- Education: Spelman College and University of Georgia
- Awards: AWM Service Award Fellow of the Association for Women in Mathematics (2024) Karen EDGE Fellow (2021)
- Scientific career
- Fields: Mathematics
- Workplaces: University of San Francisco
- Thesis: Characterizing Right-Veering Homeomorphisms of the Punctured Torus via the Burau Representation (2007)
- Doctoral advisor: Clint McCrory and Will Kazez

= Emille D. Lawrence =

American mathematician

Emille Davie Lawrence is a mathematician specializing in topological graph theory.
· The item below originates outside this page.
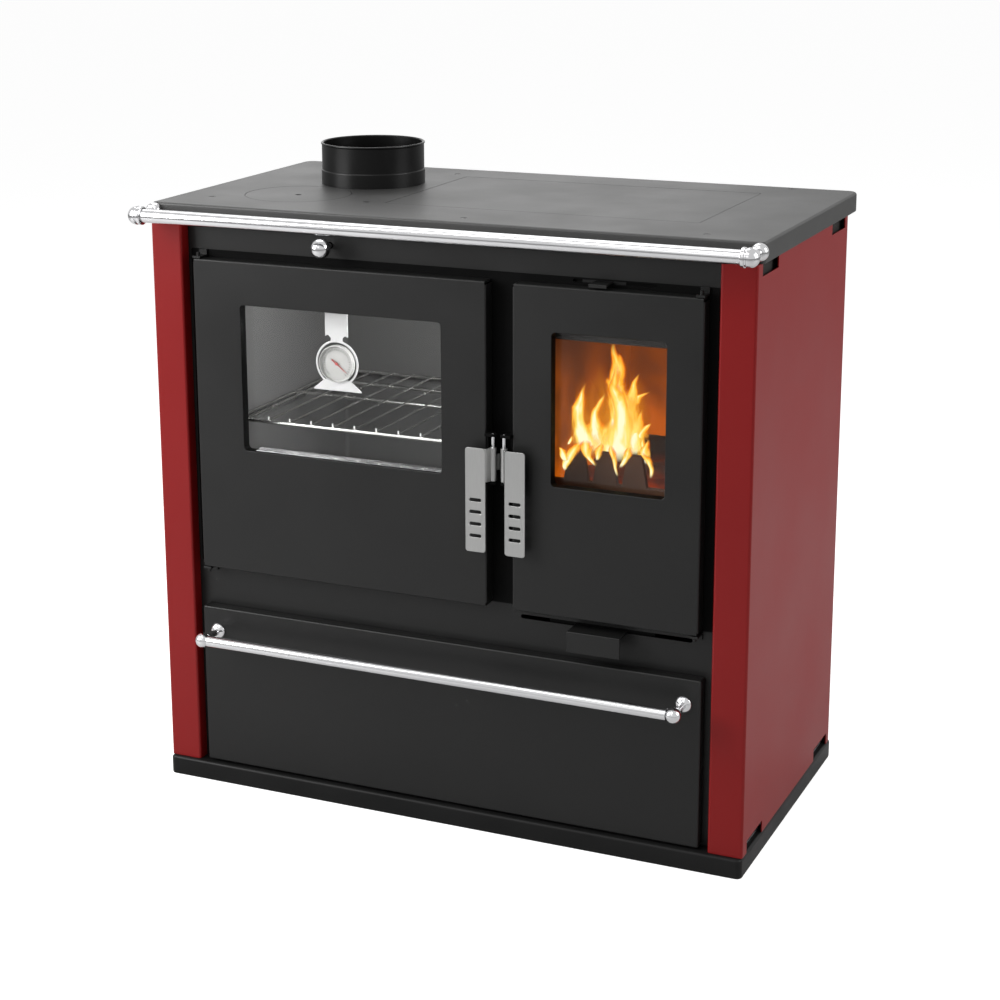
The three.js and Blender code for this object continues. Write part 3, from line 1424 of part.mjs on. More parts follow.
function buildLinings(group) {
  const { left, right, front, back } = fireboxInside();
  const z0 = GRATE_Z + GRATE_THICKNESS + GAP;
  const sideBack = back - BRICK_THICKNESS - 2 * GAP;
  const leftBrick = box(left + GAP, left + BRICK_THICKNESS, front + GAP, sideBack, z0, BRICK_TOP);
  const rightBrick = box(right - BRICK_THICKNESS, right - GAP, front + GAP, sideBack, z0, BRICK_TOP);
  const backY = back - BRICK_THICKNESS - GAP;
  const backBrick = box(left + GAP, right - GAP, backY, back - GAP, z0, BRICK_TOP);
  add(group, "firebrick_left", leftBrick, firebrick);
  add(group, "firebrick_right", rightBrick, firebrick);
  add(group, "firebrick_back", backBrick, firebrick);
}

function buildGrate(group) {
  const { left, right, front, back } = fireboxInside();
  const middle = (left + right) / 2;
  const slots = [];
  for (let i = 0; i < GRATE_SLOT_COUNT; i += 1) {
    const x = middle + (i - (GRATE_SLOT_COUNT - 1) / 2) * GRATE_SLOT_PITCH;
    const [x0, x1] = [x - GRATE_SLOT_WIDTH / 2, x + GRATE_SLOT_WIDTH / 2];
    slots.push(
      box(
        x0,
        x1,
        front + GRATE_SLOT_MARGIN,
        back - GRATE_SLOT_MARGIN,
        GRATE_Z - 1,
        GRATE_Z + GRATE_THICKNESS + 1,
      ),
    );
  }
  const slab = box(
    left + GAP,
    right - GAP,
    front + GAP,
    back - GAP,
    GRATE_Z,
    GRATE_Z + GRATE_THICKNESS,
  );
  add(group, "fire_grate", cut(slab, ...slots), darkIron);
}

/** Upright guard behind the fire door with tapered teeth along its top. */
function buildLogGuard(group) {
  const opening = openingOf(FIRE_DOOR);
  const z0 = GRATE_Z + GRATE_THICKNESS + GAP;
  const base = z0 + GUARD_BASE_HEIGHT;
  const tip = base + GUARD_TOOTH_HEIGHT;
  const points = [
    [opening.left + 2 * GAP, z0],
    [opening.right - 2 * GAP, z0],
    [opening.right - 2 * GAP, base],
  ];
  for (let i = GUARD_TOOTH_COUNT - 1; i >= 0; i -= 1) {
    const x = GUARD_CENTRE + (i - (GUARD_TOOTH_COUNT - 1) / 2) * GUARD_TOOTH_PITCH;
    points.push([x + GUARD_TOOTH_FOOT / 2, base]);
    points.push([x + GUARD_TOOTH_TOP / 2, tip]);
    points.push([x - GUARD_TOOTH_TOP / 2, tip]);
    points.push([x - GUARD_TOOTH_FOOT / 2, base]);
  }
  points.push([opening.left + 2 * GAP, base]);
  const y0 = PANEL_Y + GUARD_BEHIND_PANEL;
  add(group, "log_guard", extrudeY(polygon(points), y0, y0 + GUARD_THICKNESS), darkIron);
}

function buildAshPan(group) {
  const opening = openingOf(FIRE_DOOR);
  const { front, back } = fireboxInside();
  const [x0, x1] = [opening.left + ASH_PAN_SIDE_GAP, opening.right - ASH_PAN_SIDE_GAP];
  const y0 = front + 2 * ASH_PAN_SIDE_GAP;
  const y1 = back - 2 * ASH_PAN_SIDE_GAP;
  const z0 = FIREBOX_FLOOR + GAP;
  const z1 = z0 + ASH_PAN_HEIGHT;
  const s = ASH_PAN_SHEET;
  const tray = cut(
    box(x0, x1, y0, y1, z0, z1),
    box(x0 + s, x1 - s, y0 + s, y1 - s, z0 + s, z1 + 1),
  );
  const middle = (x0 + x1) / 2;
  const handle = box(
    middle - ASH_PAN_HANDLE / 2,
    middle + ASH_PAN_HANDLE / 2,
    y0 - ASH_PAN_SIDE_GAP,
    y0 + s,
    z1 - 2 * s,
    z1,
  );
  add(group, "ash_pan", join(tray, handle), zincSheet);
}

// ---------------------------------------------------------------- the stove

const body = assembly();
buildBase(body);
buildSidePanel(body, "side_panel_left", -1);
buildSidePanel(body, "side_panel_right", 1);
buildInnerWall(body, "inner_wall_left", -1);
buildInnerWall(body, "inner_wall_right", 1);
buildPanels(body);
buildHob(body);
buildFlueCollar(body);
buildTopRail(body);
buildOven(body);
buildRack(body);
buildDivider(body);
buildFireboxShell(body);
buildLinings(body);
buildGrate(body);
buildLogGuard(body);
buildAshPan(body);
buildLatchKeeper(body);
buildRunner(body, "drawer_runner_left", -1);
buildRunner(body, "drawer_runner_right", 1);
buildRoundLid(assembly());
buildCookPlate(assembly());
buildThermometer(buildDoor(OVEN_DOOR));
buildDoor(FIRE_DOOR);
buildDrawer();
buildDamper();
buildAirLevers();

export default stove;
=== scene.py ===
"""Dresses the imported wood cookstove: fine shapes, finishes, fire, studio and camera.

Sizes are millimetres in the stove's own frame: the origin is on the floor under the middle
of the base, -Y points out of the front, +X to the viewer's right and +Z up.
"""

import logging
import math
import random
from dataclasses import dataclass, field
from enum import Enum
from typing import Callable, Optional, Sequence, Union

import bmesh  # noqa: E402
import bpy  # noqa: E402
from mathutils import Matrix, Vector  # noqa: E402


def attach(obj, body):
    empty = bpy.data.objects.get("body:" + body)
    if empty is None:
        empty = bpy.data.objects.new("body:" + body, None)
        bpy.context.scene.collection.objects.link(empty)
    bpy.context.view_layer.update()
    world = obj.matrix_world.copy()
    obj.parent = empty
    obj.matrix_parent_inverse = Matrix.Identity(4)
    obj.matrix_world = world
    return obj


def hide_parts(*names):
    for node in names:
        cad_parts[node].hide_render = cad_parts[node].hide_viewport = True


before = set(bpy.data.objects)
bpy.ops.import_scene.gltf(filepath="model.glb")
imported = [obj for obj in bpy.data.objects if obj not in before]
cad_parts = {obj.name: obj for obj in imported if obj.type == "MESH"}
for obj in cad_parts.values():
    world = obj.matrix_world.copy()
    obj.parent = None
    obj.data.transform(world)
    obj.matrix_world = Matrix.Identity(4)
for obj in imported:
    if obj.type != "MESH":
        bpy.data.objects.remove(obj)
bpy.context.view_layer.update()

LOG = logging.getLogger("cookstove")
MM = 0.001
Point = tuple[float, float, float]
Flat = tuple[float, float]
Object = bpy.types.Object
NodeTree = bpy.types.NodeTree
Node = bpy.types.Node
Socket = bpy.types.NodeSocket
Operand = Union[Socket, float]
Material = bpy.types.Material


class Plane(Enum):
    """Which way a flat outline is laid out and which way it is thickened."""

    XZ = "front view, thickened along Y"
    XY = "plan view, thickened along Z"
    YZ = "side view, thickened along X"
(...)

She is Term Associate Professor and Chair of Mathematics and Statistics at the University of San Francisco.

==Education and career==

Lawrence received her BS in Mathematics from Spelman College and her PhD in Mathematics from the University of Georgia in 2007. Her dissertation was jointly supervised by Clint McCrory and Will Kazez. She is a low-dimensional topologist with mathematical interests that include braid groups, geometric group theory, and spatial graphs. She is also an advocate for broadening participation in the mathematical sciences through outreach and mentoring. She is Editor-In-Chief for the American Mathematical Society's blog Math Mamas.

==Awards and honors==

In 2021, Lawrence received the Association for Women in Mathematics (AWM) Service Award "for her service as Chair of the 50th Anniversary Committee and her leadership role as Chair, since 2016, of the Mentor Network Committee and for her mentorship as Founding Faculty Sponsor of the AWM Student Chapter at the University of San Francisco. In all of these roles, Emille has worked to increase participation in the AWM by a diverse population of mathematicians at all stages of their careers."

In 2021, Lawrence was awarded a Karen Edge Fellowship and was featured on the AWM website Women Do Math. In 2024, she was selected as a fellow of the Association for Women in Mathematics.